Konser arasız 95 dakika sürdü ve program ney, Bulgar ve Suriye kavalı, duduk taksimleri gibi enstrümantal müzikle başlayıp, Ferran Savall’in yorumladığı İbranice ninni ile sona erdi. Kanun, perküsyon, ud, ney, kaval soloları gibi doğaçlama bölümlerinin ve Kudsi Erguner, Yurdal Tokcan, Çağ Erçağ gibi günümüzün önemli bestecilerinin enstrümantal eserlerinin yanı sıra, klasik müzik repertuarımızda hatırı sayılır bir yer edinmiş Çârgâh Sirto, Çeçen Kızı veya Yunan versiyonu adıyla “Ta Xyla” ve Tanburi Mustafa Çavuş’un “Dök Zülfünü Meydane Gel” eserleri yer aldı. Klasik repertuarımıza yerleşmiş bu eserlerin konserde yer alması heyecan verici olsa da, icrasındaki yorumlanma stili üzerinde düşünmek gerekli olabilir. Melodinin armoni ve ritimden daha bir büyük öneme sahip olduğu klasik müzik repertuarımızdan seçilen bu eserlerde, birlikte icra edildiği enstrümanların tını güzelliklerinden ziyade ritimsel hareketliliğin ön planda olduğu bir düzenleme dinledik. Düzenlemeden kaynaklanan bu yorum, eserlerin sahip olduğu melodik zenginliğin dinleyiciye aktarımında törpüleyici bir etki oluşturmuş olabilir. Bu sebeple, ritim ve enstrümantal tını dengesinin klasik repertuardan seçilen bu eserlerdeki düzenlemesinin tartışmalı olduğunu belirtmemiz gerekiyor. Klasik Batı müziğinden seçilen Johann Sebastian Bach’ın Air eserinde ise duduk ve çello taksimleriyle başlayan, ana melodinin ağırlıklı olarak çello tarafından icra edildiği bir düzenleme dinledik. Eserin başında çello ve duduk taksimleriyle temsil edilen Batı ve Doğu kültürlerinin dengeli konuşmasını, çellonun ana melodiyi çalmasından sonra aralarda ona makamsal ezgilerle cevap veren keman sesleriyle de dinlemeye devam ettik.
Kudsi Erguner’in “Baburname”, Yurdal Tokcan’ın “Gürcü Kızı” ve Çağ Erçağ’ın “Kadim Çağ” adlı eserlerini dinlerken, bestecilerin icradan önce veya sonra bestelerinin onlar için önemini anlatmalarına dair beklenti dinleyicilerin kaçında oluşmuştur bilinmez ama böyle bir sunumun seyirci zihninde daha kalıcı bir etki bırakacağını öngörmek mümkün.
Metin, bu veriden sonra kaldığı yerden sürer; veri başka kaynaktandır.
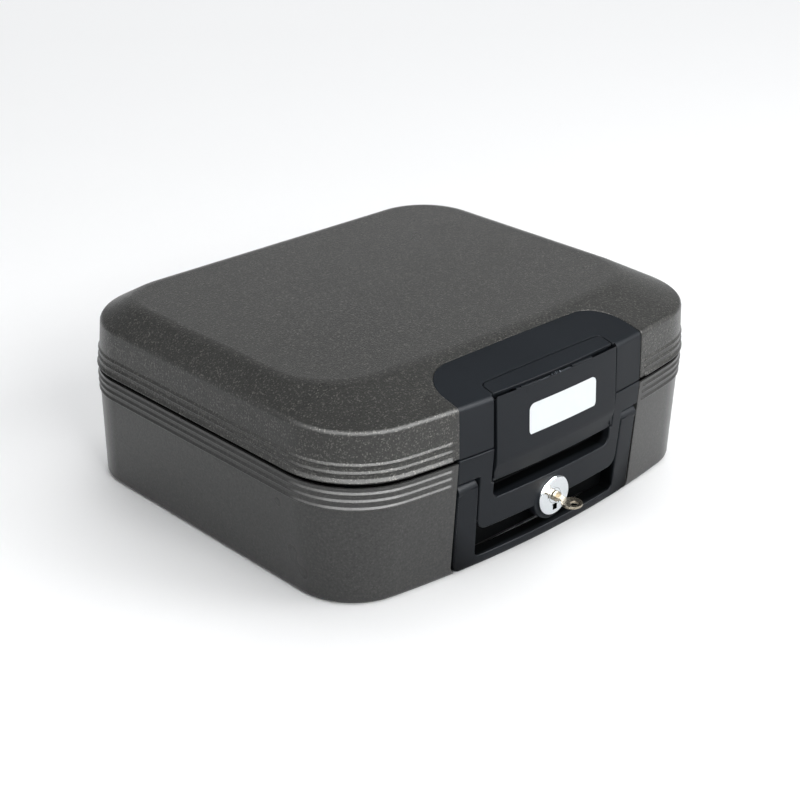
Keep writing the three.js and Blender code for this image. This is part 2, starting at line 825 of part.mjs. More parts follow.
// The lid's tongue presses the seal all round
function makeLidLiner() {
  const flange = lidBody(shellWall + clearance, lidRimZ)
    .intersect(middleBox(far, -far, far, lidRimZ - 1, lidRimZ + flangeThickness));
  const hollow = loft([
    ring(lidRimZ - linerWall, cavity, seamZ),
    ring(lidRimZ, cavity, seamZ),
    ring(cavityRoofZ, deeper(cavity, cavityDraft), seamZ),
  ]);
  const tongueInset = deeper(gasketInset, 1.5);
  const tongue = band(tongueInset, gasketWidth - 3, flangeTopZ + gasketRise + clearance, lidRimZ + 1);
  return flange.add(lidTub(0)).subtract(hollow).add(tongue);
}

function makeLidInsulation() {
  return lidBody(shellWall + clearance, lidRimZ + flangeThickness + clearance)
    .subtract(lidTub(clearance))
    .subtract(screwBosses(true, clearance));
}

// Everything inside an upright surface that follows the fold's outline at a depth
function behindFold(inset) {
  return loft([ring(-far, inset, foldZ), ring(far, inset, foldZ)]);
}

function capOutline(grow) {
  return column(capHalf + grow, capBackY + grow, capCornerRadius + grow)
    .intersect(behindFold(capFrontDepth - grow));
}

function makeLatchCap() {
  return capOutline(0)
    .intersect(lidSolid(bezelSink, lidRimZ))
    .subtract(lidSolid(bezelSink + capThickness, lidRimZ - 1));
}

// Bezel: a skin over the lid's front with a well for the latch, its pivot lugs and the cap's seat
function makeLidBezel() {
  const outline = column(bezelHalf - clearance, bezelBackY - clearance, bezelCornerRadius - clearance);
  const skin = lidSolid(bezelSink, lidRimZ).intersect(outline);
  const innerSkin = lidSolid(bezelBackDepth, lidRimZ - 1);
  const wellBlock = middleBox(wellHalf + wellWall, -far, wellBackY + wellWall, lidRimZ, wellRoofZ + wellWall)
    .intersect(lidSolid(bezelSink, lidRimZ));
  const opening = middleBox(wellHalf, -far, wellBackY, -far, wellRoofZ);
  const groove = middleBox(wellHalf, -far, 0, -far, far).subtract(behindFold(capFrontDepth - clearance));
  const capSeat = capOutline(clearance)
    .subtract(lidSolid(bezelSink + capThickness + clearance, lidRimZ - 1));
  const underCap = middleBox(capHalf + clearance, -far, latchPivotY, wellRoofZ, far);
  let bezel = skin.subtract(innerSkin).add(wellBlock).subtract(opening);
  for (const side of [-1, 1]) {
    const near = side * (latchEyeOuter + clearance);
    const away = side * (latchEyeOuter + clearance + latchLugWidth);
    const [x0, x1] = [Math.min(near, away), Math.max(near, away)];
    const lug = box(x0, x1, latchPivotY, wellBackY + wellWall / 2, latchPivotZ - latchEyeRadius,
      wellRoofZ + wellWall).add(rodX(latchEyeRadius - clearance, x0, x1, latchPivotY, latchPivotZ));
    bezel = bezel.add(lug);
  }
  const pinHole = latchEyeOuter + latchLugWidth + 1;
  return bezel
    .subtract(groove)
    .subtract(capSeat)
    .subtract(underCap)
    .subtract(rodX(latchPinRadius + clearance, -pinHole, pinHole, latchPivotY, latchPivotZ));
}

// Latch flap: its side view, then the hook for the strike and the keeper for the lock's cam
const latchBow = seamBow;
const latchTopY = crownY + latchTopDepth;
const latchFaceY = crownY - latchProud;
const latchLipY = crownY + latchLipDepth;

function makeLatch() {
  const profile = [
    [latchTopY, latchTopZ],
    [latchTopY + latchSkin, latchTopZ - latchSkin - 1],
    [latchFaceY + latchSkin, seamZ],
    [latchFaceY + latchSkin, latchCreaseZ],
    [latchLipY + latchSkin, latchLowZ + 0.6],
    [latchLipY, latchLowZ],
    [latchFaceY, latchCreaseZ],
    [latchFaceY, seamZ],
  ];
  const innerY = latchFaceY + latchSkin - 1;
  const returnBackY = crownY + latchReturnDepth;
  let latch = bowed(profile, latchHalf, latchBow);
  for (const side of [-1, 1]) {
    const outer = side * latchHalf;
    const inner = side * (latchHalf - latchReturnWall);
    latch = latch.add(box(Math.min(outer, inner), Math.max(outer, inner), latchFaceY + 1.5 * latchSkin,
      returnBackY + latchReturnWall, latchLowZ + 3, latchTopZ - latchSkin - 1));
    const eyeFrom = Math.min(side * latchEyeInner, side * latchEyeOuter);
    const eyeTo = Math.max(side * latchEyeInner, side * latchEyeOuter);
    latch = latch
      .add(rodX(latchEyeRadius, eyeFrom, eyeTo, latchPivotY, latchPivotZ))
      .add(box(eyeFrom, eyeTo, innerY, latchPivotY, latchPivotZ - latchPinRadius, latchPivotZ + latchPinRadius));
  }
  const hookTopZ = strikeLipZ - clearance;
  const keeperTopZ = keeperLowZ + keeperHeight;
  const pinHole = latchEyeOuter + 1;
  return latch
    .add(middleBox(hookHalf, innerY, crownY + hookDepth, hookTopZ - hookHeight, hookTopZ))
    .add(middleBox(keeperHalf, latchLipY + latchSkin / 2, keeperHookY + keeperThickness, keeperLowZ, keeperTopZ))
    .add(middleBox(keeperHalf, keeperHookY, keeperHookY + keeperThickness, keeperLowZ - keeperDrop, keeperTopZ))
    .subtract(rodX(latchPinRadius + clearance, -pinHole, pinHole, latchPivotY, latchPivotZ))
    .subtract(labelSheet(clearance));
}

// Label: a thin sheet that lies in a shallow seat of the latch's face
function labelSheet(grow) {
  const seat = labelThickness + grow / 2;
  const proud = labelThickness / 4 + (grow > 0 ? 1 : 0);
  const layer = [
    [latchTopY - proud, latchTopZ],
    [latchTopY - proud + seat + (grow > 0 ? 1 : 0), latchTopZ],
    [latchFaceY - proud + seat + (grow > 0 ? 1 : 0), seamZ],
    [latchFaceY - proud, seamZ],
  ];
  const halfHeight = labelHeight / 2 + grow;
  const halfWidth = labelWidth / 2 + grow;
  return bowed(layer, latchHalf, latchBow).intersect(slab(labelCentreX - halfWidth, labelCentreX + halfWidth,
    labelCentreZ - halfHeight, labelCentreZ + halfHeight, -far, 0, labelCornerRadius + grow));
}

function makeLatchPin() {
  const half = latchEyeOuter + latchLugWidth;
  return rodX(latchPinRadius, -half, half, latchPivotY, latchPivotZ);
}

// Latch spring: one unbroken wire, with a leg behind the latch's top edge and one at the well's back
class SpringPath extends THREE.Curve {
  getPoint(t) {
    const half = (springTurns * springPitch) / 2;
    const legShare = 0.06;
    const coilT = THREE.MathUtils.clamp((t - legShare) / (1 - 2 * legShare), 0, 1);
    const angle = 2 * Math.PI * springTurns * coilT;
    const point = new THREE.Vector3(
      -half + 2 * half * coilT,
      -springCoilRadius * Math.cos(angle),
      -springCoilRadius * Math.sin(angle),
    );
    if (t < legShare) {
      point.z += springFrontLeg * (1 - t / legShare);
    }
    if (t > 1 - legShare) {
      point.z += springRearLeg * ((t - 1 + legShare) / legShare);
    }
    return point;
  }
}

function makeLatchSpring() {
  const path = new SpringPath();
  const wire = new THREE.Shape().absarc(0, 0, springWireRadius, 0, 2 * Math.PI, false);
  const geometry = new THREE.ExtrudeGeometry(wire, {
    steps: springTurns * 10, curveSegments: 3, bevelEnabled: false, extrudePath: path,
  });
  geometry.translate(0, latchPivotY, latchPivotZ);
  return solid(geometry);
}

// Hinges, drawn round their own axis
function makeHingeLeaf(lid) {
  const half = hingeWidth / 2;
  const plateY = rearY + clearance - hingeY;
  const plateBackY = plateY + hingeLeafThickness;
  const farZ = lid ? hingeLidLeafZ - seamZ : hingeBaseLeafZ - seamZ;
  const nearZ = (lid ? 1 : -1) * (hingeKnuckleRadius + 2 * clearance);
  let leaf = box(-half, half, plateY, plateBackY, Math.min(farZ, nearZ), Math.max(farZ, nearZ));
  const pitch = hingeWidth / hingeKnuckles;
  for (let i = lid ? 1 : 0; i < hingeKnuckles; i += 2) {
    const x0 = -half + i * pitch + clearance / 2;
    const x1 = x0 + pitch - clearance;
    leaf = leaf
      .add(box(x0, x1, plateY, plateBackY, Math.min(2 * nearZ, 0), Math.max(2 * nearZ, 0)))
      .add(rodX(hingeKnuckleRadius, x0, x1, 0, 0));
  }
  leaf = leaf.subtract(rodX(hingePinRadius + clearance, -half - 1, half + 1, 0, 0));
  const screwZ = lid ? hingeScrewRise : -hingeScrewDrop;
  for (const x of [-hingeScrewX, hingeScrewX]) {
    const hole = largeScrew.radius + screwHoleGap;
    leaf = leaf.subtract(rodY(hole, plateY - 1, plateBackY + 1, x, screwZ, undefined, 10));
  }
  return leaf;
}

function makeHingePin() {
  const half = hingeWidth / 2;
  const headX = half + clearance;
  return rodX(hingePinRadius, -half, headX + 1, 0, 0)
    .add(rodX(hingePinHeadRadius, headX, headX + hingePinHeadThickness, 0, 0));
}

// The chest, with a group for each part that moves
const chest = new THREE.Group();
const base = new THREE.Group();
const lid = new THREE.Group();
const latchGroup = new THREE.Group();
const handleGroup = new THREE.Group();
const lock = new THREE.Group();
chest.add(base, lid, handleGroup, lock);
lid.add(latchGroup);

base.add(
  piece('base_shell', makeBaseShell(), graphite()),
  piece('base_insulation', makeBaseInsulation(), filling()),
  piece('base_liner', makeBaseLiner(), grayPlastic()),
  piece('seal_gasket', makeGasket(), sealRubber()),
  piece('front_panel', makeFrontPanel(), blackPlastic()),
  piece('strike_plate', makeStrike(), brightSteel()),
  piece('lock_housing', makeLockHousing(), chrome()),
  piece('lock_nut', makeLockNut(), brightSteel()),
);
[-strikeScrewX, strikeScrewX].forEach((x, i) => {
  const place = [x, strikeFrontY - clearance, strikeScrewZ];
  base.add(piece(`strike_screw_${i + 1}`, makeScrew(smallScrew, 1), brightSteel(), place));
});
base.add(
  piece('handle_pin_left', makeHandlePin(), brightSteel(),
    [-panelHalf - shellWall + clearance, handlePivotY, handlePivotZ]),
  piece('handle_pin_right', makeHandlePin(), brightSteel(), [handlePinInner, handlePivotY, handlePivotZ]),
);

lid.add(
  piece('lid_shell', makeLidShell(), graphite()),
  piece('lid_insulation', makeLidInsulation(), filling()),
  piece('lid_liner', makeLidLiner(), grayPlastic()),
  piece('lid_bezel', makeLidBezel(), blackPlastic()),
  piece('latch_cap', makeLatchCap(), blackPlastic()),
  piece('latch_pin', makeLatchPin(), brightSteel()),
  piece('latch_spring', makeLatchSpring(), brightSteel()),
);
latchGroup.add(
  piece('latch', makeLatch(), blackPlastic()),
  piece('latch_label', labelSheet(0), labelWhite()),
);
handleGroup.add(piece('handle', makeHandle(), blackPlastic()));
lock.add(
  piece('lock_plug', makeLockPlug(), chrome()),
  piece('lock_cam', makeLockCam(), brightSteel()),
  piece('cam_screw', makeCamScrew(), brightSteel()),
  piece('key', makeKey(), nickel()),
);

[['left', -hingeX], ['right', hingeX]].forEach(([side, x]) => {
  const place = [x, hingeY, seamZ];
  base.add(
    piece(`hinge_base_leaf_${side}`, makeHingeLeaf(false), brightSteel(), place),
    piece(`hinge_pin_${side}`, makeHingePin(), brightSteel(), place),
  );
  lid.add(piece(`hinge_lid_leaf_${side}`, makeHingeLeaf(true), brightSteel(), place));
});
hingeScrews.forEach((screw, i) => {
  const headY = rearY + 2 * clearance + hingeLeafThickness;
  const owner = screw.lid ? lid : base;
  owner.add(piece(`hinge_screw_${i + 1}`, makeScrew(largeScrew, -1), brightSteel(), [screw.x, headY, screw.z]));
});

export default chest;
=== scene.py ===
import math

import bmesh
import bpy
from mathutils import Matrix, Vector


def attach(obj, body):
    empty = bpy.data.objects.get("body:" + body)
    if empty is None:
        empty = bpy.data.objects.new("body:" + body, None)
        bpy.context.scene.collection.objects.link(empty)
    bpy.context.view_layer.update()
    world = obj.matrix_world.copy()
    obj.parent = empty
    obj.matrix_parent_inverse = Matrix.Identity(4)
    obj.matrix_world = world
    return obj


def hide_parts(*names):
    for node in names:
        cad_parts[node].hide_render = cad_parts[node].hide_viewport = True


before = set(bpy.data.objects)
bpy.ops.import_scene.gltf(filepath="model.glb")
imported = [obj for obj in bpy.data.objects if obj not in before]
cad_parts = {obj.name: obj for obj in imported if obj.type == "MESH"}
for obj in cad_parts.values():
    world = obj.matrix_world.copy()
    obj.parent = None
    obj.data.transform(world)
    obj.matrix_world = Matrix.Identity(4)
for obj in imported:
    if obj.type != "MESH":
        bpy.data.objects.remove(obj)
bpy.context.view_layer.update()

# Sizes in millimetres, with +Z up and the front towards -Y
MM = 0.001
WIDTH = 390
DEPTH = 341
HEIGHT = 150
CROWN_Y = -DEPTH / 2
REAR_Y = DEPTH / 2
SEAM_Z = 96.5
BASE_RIM_Z = 95.5
LID_RIM_Z = 97.5
FOLD_Z = 136
FAR = 400
CLEARANCE = 0.3
TOUCH = 0.01

LEVELS = (
    {"z": 0, "side": 5.7, "front": 7.3, "back": 0, "front_radius": 50, "back_radius": 47, "bow": 876},
    {"z": SEAM_Z, "side": 0, "front": 0, "back": 0, "front_radius": 65, "back_radius": 58, "bow": 885},
    {"z": FOLD_Z, "side": 2, "front": 1.2, "back": 2, "front_radius": 63, "back_radius": 60, "bow": 884},
    {"z": HEIGHT, "side": 25, "front": 59, "back": 25, "front_radius": 52, "back_radius": 46, "bow": 1314},
)
SMALLEST_RADIUS = 6
CORNER_STEPS = 14
FRONT_X = (8, 17, 26, 35, 44, 53, 62, 71, 80, 89, 96, 101, 102.8, 103.3, 103.9, 104.6, 105.4, 107)
FRONT_END_SHARES = (0.25, 0.5, 0.75, 1)
REAR_SHARES = (1, 0.99, 0.985, 0.98, 0.975, 0.97, 0.965, 0.9, 0.77, 0.64, 0.572, 0.566, 0.56, 0.554,
               0.548, 0.5, 0.35, 0.17)
FRONT_STEPS = 30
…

Konser Ferran Savall’ın yorumuyla, İstanbul kültürüne katılımı 15. yüzyıla uzanan Seferad ezgilerinden “Etoiles du ciel” şarkısı ve “Numi numi” adlı İbranice ninniyle sona erdi.
Geniş enstrüman yelpazesi, çeşitli müzik kültürlerinin ezgisel aktarımında etkin bir role sahip olsa da, eserlerin yorumlanması ve düzenlenmesi üzerine daha fazla düşünülmesi üslûp çeşitliliğini arttırmak adına yapıcı bir hamle olabilir. Festival genelinde oldukça az sayıda yer alan makam müziği konserlerinden biri olan ve bu alandaki önemli müzisyenlerin performanslarıyla gerçekleştirilen bu konserin, makam müziğinde doğaçlamaya daha fazla yer ayrılmasıyla repertuarın zenginleştirildiği nice konserlere kapı aralamasını ve farklı yorumlarla çeşitlendirilmesini temenni ediyoruz.